According to the usual metaphor, the consanguinity is that of sisterhood. Yet in my opinion this is somewhat incorrect. In its origin and development every organic style of architecture has preceded the other two arts, consequently the relationship in which it stands to them may more properly be termed maternal, it being under her fostering protection that they have afterwards grown up: nor would it be difficult to exemplify this sort of connexion between the three arts by instances taken from different styles of architecture; and one who has applied himself to studying the motives and principles governing the formation of those different styles, will easily follow me in my remarks.
The two daughter arts were unknown to, or did not exist for the earliest Asiatic architecture; on which account, imposing as its gigantic remains are, they oppress the mind by the feeling they excite of stern and monstrous vastness.
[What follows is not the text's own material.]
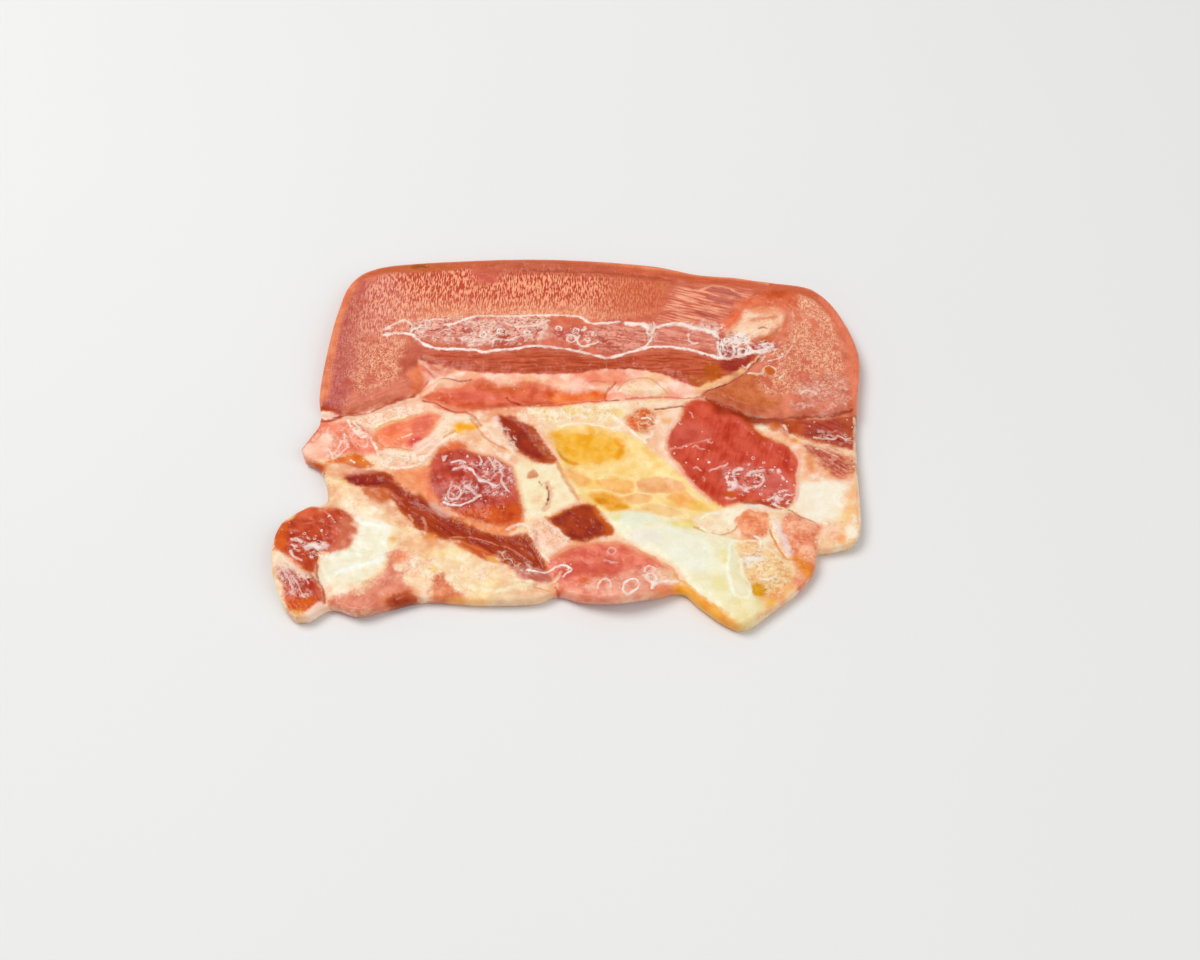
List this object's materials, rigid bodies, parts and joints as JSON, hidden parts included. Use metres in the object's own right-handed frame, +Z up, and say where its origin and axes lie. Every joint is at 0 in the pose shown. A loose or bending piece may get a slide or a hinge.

In the Egyptian style the growth of the children arts appears to have been stunted and repressed by the servitude in which they were kept; nor have any later race or nation attempted to rival the massiveness of its edifices, tattooed over with hieroglyphics.
It is only in the genuine architecture of ancient Greece itself, and in the Italian style of the fifteenth century, that we meet with all the three arts growing up to completeness together, and as is universally acknowledged, brought to a very high degree of refinement and perfection.
Notwithstanding the long continued progressive formation and manifold development of Gothic architecture, that style failed to attach to, and as it were to incorporate with itself the two kindred arts, which were checked both by unfavourableness of climate, and by war and political disturbances. Architecture was therefore compelled to trust chiefly to its own power and resources, employing sculpture and painting merely as subordinate decoration. And who shall say that this style, so full of creative power, would not have preserved itself more pure, have avoided falling into the cold and gloomy on the one hand, the bizarre and overloaded on the other, could it have availed itself of the assistance of sculpture and painting, so that they should have accompanied it in all the varieties of its times and developments? This was to an extent the case with Arabian architecture,[1] which, both in regard to the dominion it obtained and its organization, has many points of similarity with the nearly contemporary Gothic style, notwithstanding the marked distinctions which prevail between them. This reminds me of the remark of a poetical friend, who once said to me, "Like a rainbow on the horizon of art, Gothic architecture stretches itself across Europe from Byzantium to Portugal; while Arabian architecture may be compared to its reflection, somewhat flattened however, commencing from the same point, and crossing along the north coast of Africa till it reaches Spain: or to a reflection in the water, whose wavy surface occasions some little difference of appearance; and in fact we behold both styles united together in the amphibious city of Venice." This simile would be more literally appropriate had the uses to which the two styles were applied been more nearly alike.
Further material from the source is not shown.